25 That contention, however, seems to me, as was submitted by counsel for the plaintiff, to depend upon the proper construction of the 30 August agreement. In the absence of any other member of the Tranchita group evincing an interest in purchasing the land offered for sale by the other co-owners, it is, I think, arguable that it would be open to the plaintiff to purchase all of the interests in the land so offered.

26 In response to the argument that the plaintiff had already received an offer from the third to seventh defendants to sell their interests by the 9 September letter, counsel for the plaintiff submitted that, among other things, that offer plainly did not comply with the terms of the 30 August agreement because it was a joint offer to the Tranchita group and the first and second defendants. The obligation of the third to seventh defendants under the 30 August agreement was to offer their interests first to the other parties to that agreement. The first and second defendants were not parties to the 30 August agreement. It seems to me that that arguably is correct and that the 9 September letter did not discharge the third to seventh defendants' obligations.

27 It was submitted on behalf of the plaintiff that the question of whether the plaintiff was ready, willing and able to purchase the interests of the third to seventh defendants did not arise at this stage. The land had not yet been offered for sale to him in accordance with the 30 August agreement. Moreover, the question of whether the plaintiff was ready, willing and able was not a question that arose at the time a contract was entered into, but one that was only relevant at the time when performance was due.

28 Counsel for the plaintiff referred to the plaintiff's affidavit sworn 26 March 2004 in which the plaintiff says he is willing, ready and able to accept a formal offer of the interests sought to be sold by the other co-owners of the land. It was submitted that that was sufficient in the present circumstances. There was, in any event, no evidence of the plaintiff's inability or incapacity to perform the contract that would come



(Page 10)
    about as the result of his acceptance of a proper offer made pursuant to the 30 August agreement.

29 It is, of course, the case that in order to obtain an order for specific performance, a plaintiff will be required to establish that they are ready and willing to perform the essential terms of the contract when the time for performance arrives: Mehmet v Benson (1965) 113 CLR 295, per Barwick CJ at 308, Windeyer J at 314; Bahr v Nicolay (No 2) (1988) 164 CLR 604.

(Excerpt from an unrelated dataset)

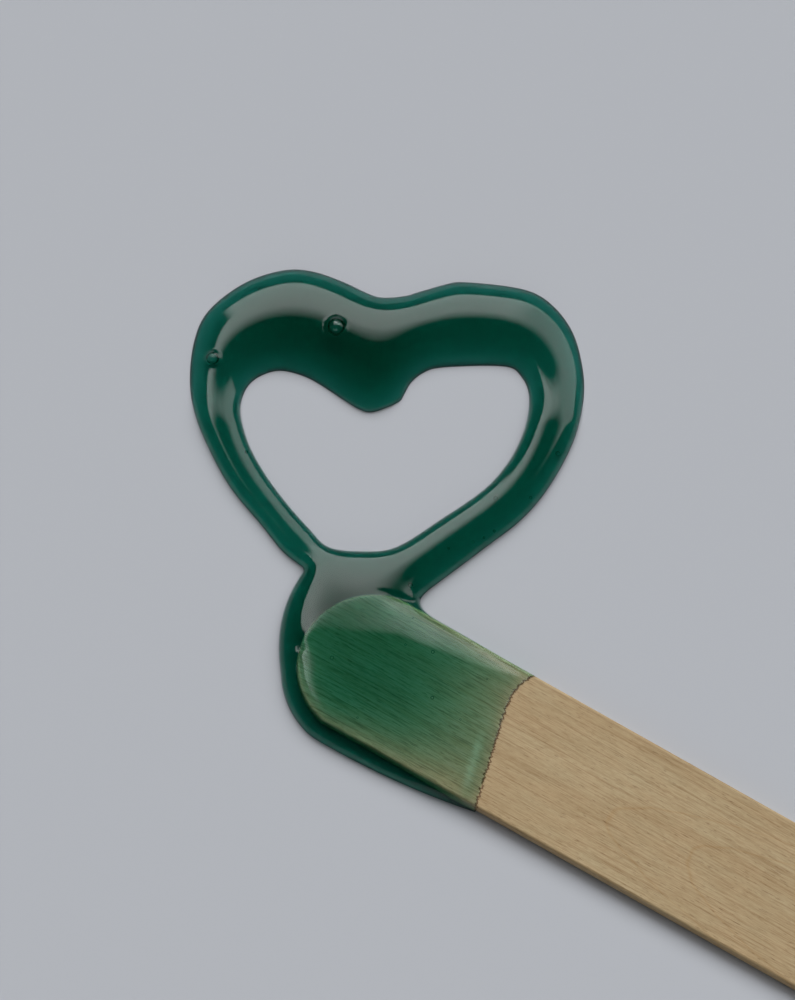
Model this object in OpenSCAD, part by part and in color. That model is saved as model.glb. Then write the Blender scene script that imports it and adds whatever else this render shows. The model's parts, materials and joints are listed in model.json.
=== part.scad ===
// Wooden waxing spatula lying in soft wax: the blade was dipped, a heart was
// drawn from its tip, and the spatula was laid down where the heart closes.
// +X runs from the waxed tip to the bare end, +Z is up, and the origin is on
// the table under the centre of the blade's round tip.

/* [Spatula] */
// Overall length of the wooden spatula
spatula_length = 150; // [120:1:200]
// Width of the blade
spatula_width = 18; // [15:0.5:22]
// Thickness of the veneer it is cut from
spatula_thickness = 1.6; // [1.4:0.1:2.4]
// How much blunter each end is than a half circle
end_bluntness = 0.2; // [0.1:0.05:1]
// Rounding that sanding leaves on every edge
edge_rounding = 0.35; // [0.1:0.05:0.6]

/* [Wax on the blade] */
// How far the blade was dipped, from its tip
dip_length = 26.4; // [20:0.2:45]
// How far the dip line leans across the blade, in degrees
dip_lean = 14.5; // [0:0.5:25]
// How far the dip line runs on up the blade's far edge
dip_hook = 2.2; // [0:0.1:4]
// Wax between the blade's underside and the table
bed_thickness = 0.25; // [0.15:0.05:0.8]
// Film on the blade's top face, in the middle of the round tip
film_middle = 1; // [0.6:0.05:1.4]
// Film on the blade's top face, at its edges
film_edge = 0.2; // [0.1:0.02:0.3]
// Film on the blade's top face, just before the dip line
film_end = 0.35; // [0.3:0.05:0.6]
// Wax on the blade's far side, where none has run off
side_coat = 0.45; // [0.3:0.05:0.9]
// How far the run-off spreads past the blade's tip and near side
runoff_spread = 2; // [1:0.1:3]

/* [Heart] */
// Width of the heart across both lobes
heart_width = 47.6; // [42:0.2:60]
// Height of the heart, from the neck to the top of the lobes
heart_height = 42.3; // [36:0.1:54]
// Angle of the heart on the table, against the spatula
heart_turn = 31; // [26:0.5:36]
// Where the neck joins the round tip, in degrees from the bare end
neck_bearing = 129; // [124:0.5:134]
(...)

30 In Mehmet v Benson, Windeyer J said (at 314):


    "At the date when the suit is commenced the plaintiff must then be in a position to say that he is ready and willing to do at the proper time in the future whatever in the events that have happened the contract requires that he do … And he must show too that he has performed or been ready or willing to preform the terms of the contract on his part … "
    In the same case, Barwick CJ pointed out (at 307):

      "The question as to whether or not the plaintiff has been and is ready and willing to perform the contract is one of substance not to be resolved in any narrow or technical sense. It is important to bear in mind what is the substantial thing for which the parties contract and what on the part of the plaintiff … are his essential obligations."
31 The absence of a plea of readiness and willingness to perform is not inevitably fatal to the plaintiff's claim for specific performance; what is important is what is established by evidence rather than what is pleaded: Bahr v Nicolay (No 2) (supra) per Wilson and Toohey JJ at 640, Brennan J at 659.

32 As the plaintiff's counsel pointed out, in this case there is not currently on foot any contract for the purchase by the plaintiff of the third to seventh defendants' interests in the land which the plaintiff is required to perform. That must await an offer to sell from those defendants and the plaintiff's acceptance of it. The plaintiff has expressly said that he is ready and willing to accept an offer so made.

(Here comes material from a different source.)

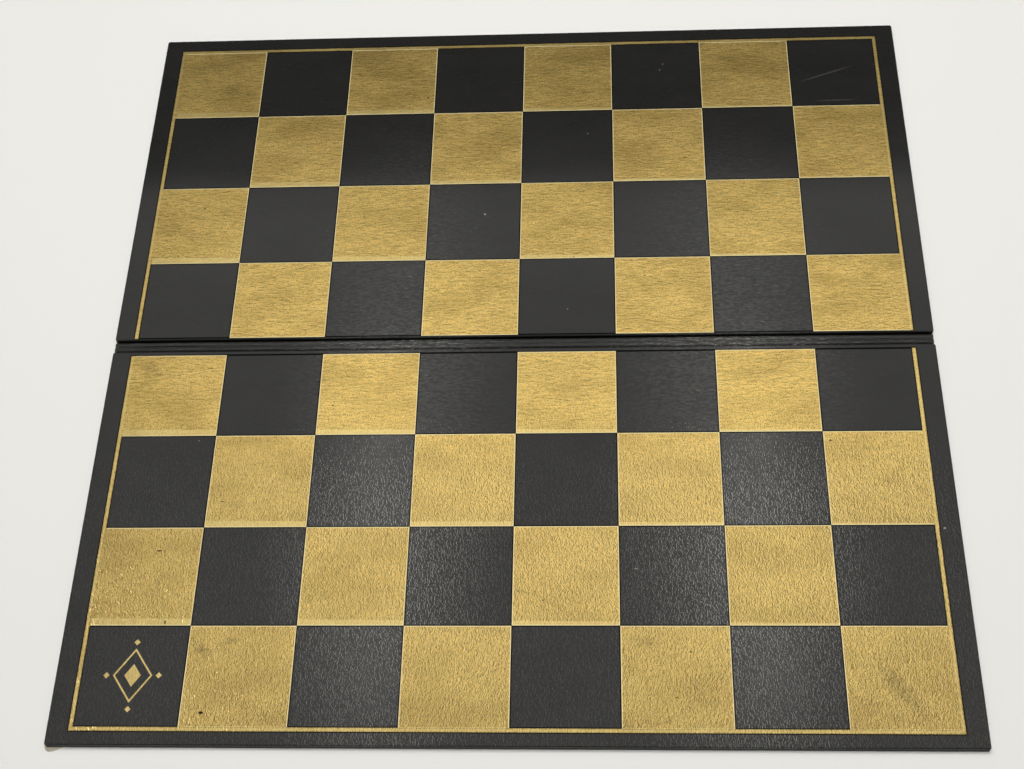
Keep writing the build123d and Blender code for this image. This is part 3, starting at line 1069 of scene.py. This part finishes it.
def studio_lamps():
    """Lamps overhead, a panel at each side that only glosses see, and a fill that no gloss sees."""
    for name in ("soft_ceiling", "far_ceiling", "left_strip", "right_strip"):
        overhead_lamp(name)
    for name, place in PANEL_PLACES.items():
        panel = area_lamp(name, place, (0, 0, 0), PANEL_SIZE, PANEL_SIZE, PANEL_POWER)
        panel.visible_diffuse = False
    fill = overhead_lamp("fill_panel")
    fill.visible_glossy = False


def dim_room():
    """A dim room above a backdrop that is bright to the camera, and low down to a gloss."""
    world = bpy.data.worlds.new("room")
    bpy.context.scene.world = world
    world.use_nodes = True
    tree = world.node_tree
    tree.nodes.clear()
    direction = tree.nodes.new("ShaderNodeSeparateXYZ")
    tree.links.new(tree.nodes.new("ShaderNodeTexCoord").outputs["Generated"], direction.inputs[0])
    straight, mirrored = seen_rays(tree)
    low = spread(tree, direction.outputs["Z"], *HORIZON, 1.0, 0.0)
    seen = calculate(tree, "MAXIMUM", straight, calculate(tree, "MULTIPLY", mirrored, low))
    background = add_node(tree, "ShaderNodeBackground", Color=BACKDROP_COLOUR,
                          Strength=blend_values(tree, seen, ROOM_STRENGTH, BACKDROP_STRENGTH))
    output = tree.nodes.new("ShaderNodeOutputWorld")
    tree.links.new(background.outputs[0], output.inputs["Surface"])


def set_camera():
    """The camera, which looks down on the board from its near side."""
    lens = bpy.data.cameras.new("camera")
    lens.sensor_width = CAMERA_SENSOR
    lens.lens = CAMERA_LENS
    lens.clip_start = CAMERA_CLIP
    camera = bpy.data.objects.new("camera", lens)
    turn = Matrix((CAMERA_RIGHT, -CAMERA_DOWN, -CAMERA_AHEAD)).transposed().to_4x4()
    camera.matrix_world = Matrix.Translation(CAMERA_PLACE) @ turn
    bpy.context.scene.collection.objects.link(camera)
    bpy.context.scene.camera = camera


set_camera()
materials = make_materials()
plain_floor()
studio_lamps()
dim_room()
for half in SIDES:
    covering(half)
    frame_line(half)
    lining(half)
    greyboard_core(half)
    foil_squares(half)
    ridge_half(half)
corner_ornament()
hinge_bed()
hinge_cloth()

bpy.context.scene.view_settings.view_transform = "Standard"
bpy.context.view_layer.update()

33 In my view, for present purposes that statement by the plaintiff is sufficient. The position is likely to have been different if it were clear that the plaintiff would not, or could not, accept any such offer, or that any such acceptance would be meaningless because the plaintiff could not, or



(Page 11)
    would not, perform his obligations under the resulting contract, but there is no credible evidence to that effect. The plaintiff has said he would accept such an offer and there is no credible evidence that the plaintiff is not ready and willing to perform his obligations under a contract so constituted. I do not consider that the plaintiff's objection to the 9 September letter can be regarded as showing a lack of willingness or readiness on his part to purchase the relevant interests if they are offered to him in accordance with the 30 August agreement.

34 Even if the obligations that the plaintiff must be ready and willing to perform at this stage are regarded as extending to performance of the contract that would be constituted by his acceptance of an offer of the interests of the third to seventh defendants, I would not regard the absence of an express statement that he is ready and willing to perform such a contract as fatal to this application. As the absence in a statement of claim of a plea of readiness and willingness to perform is not necessarily fatal to a plaintiff, so much less would I regard the absence at this stage of an express statement to that effect as fatal.

35 I am satisfied there is a serious question to be tried. The question that remains is where the balance of convenience lies.

36 The plaintiff contended that the balance of convenience was overwhelmingly in his favour. If the injunction were not continued, the transfers of land would be registered and any rights he may have to acquire the interests of his co-owners under the 30 August agreement would be lost. Damages would be an entirely inadequate remedy. There was no evidence that the defendants would suffer any comparable harm, the only consequence to them of an extension of the injunction being that the registration of the transfers would be delayed and that was a matter that was readily compensable in damages.

37 I did not understand the first and second defendants seriously to contest the balance of convenience, if that point were reached, although counsel for those defendants drew attention to the fact that already the seventh defendant had terminated his agreement to sell his interest to the first and second defendants because of the delay. There was, however, no evidence that any of the other defendants intended or was likely to take that course and there was no evidence that damage beyond that referred to by the plaintiff might reasonably be contemplated at this stage as likely to be suffered by the defendants.


(Page 12)

38 In these circumstances, I consider the proper course is to extend the injunction to trial, with liberty to each of the defendants to apply on 48 hours' notice to vary or discharge the injunction should circumstances change.

39 I will hear the parties on the precise form of orders and costs.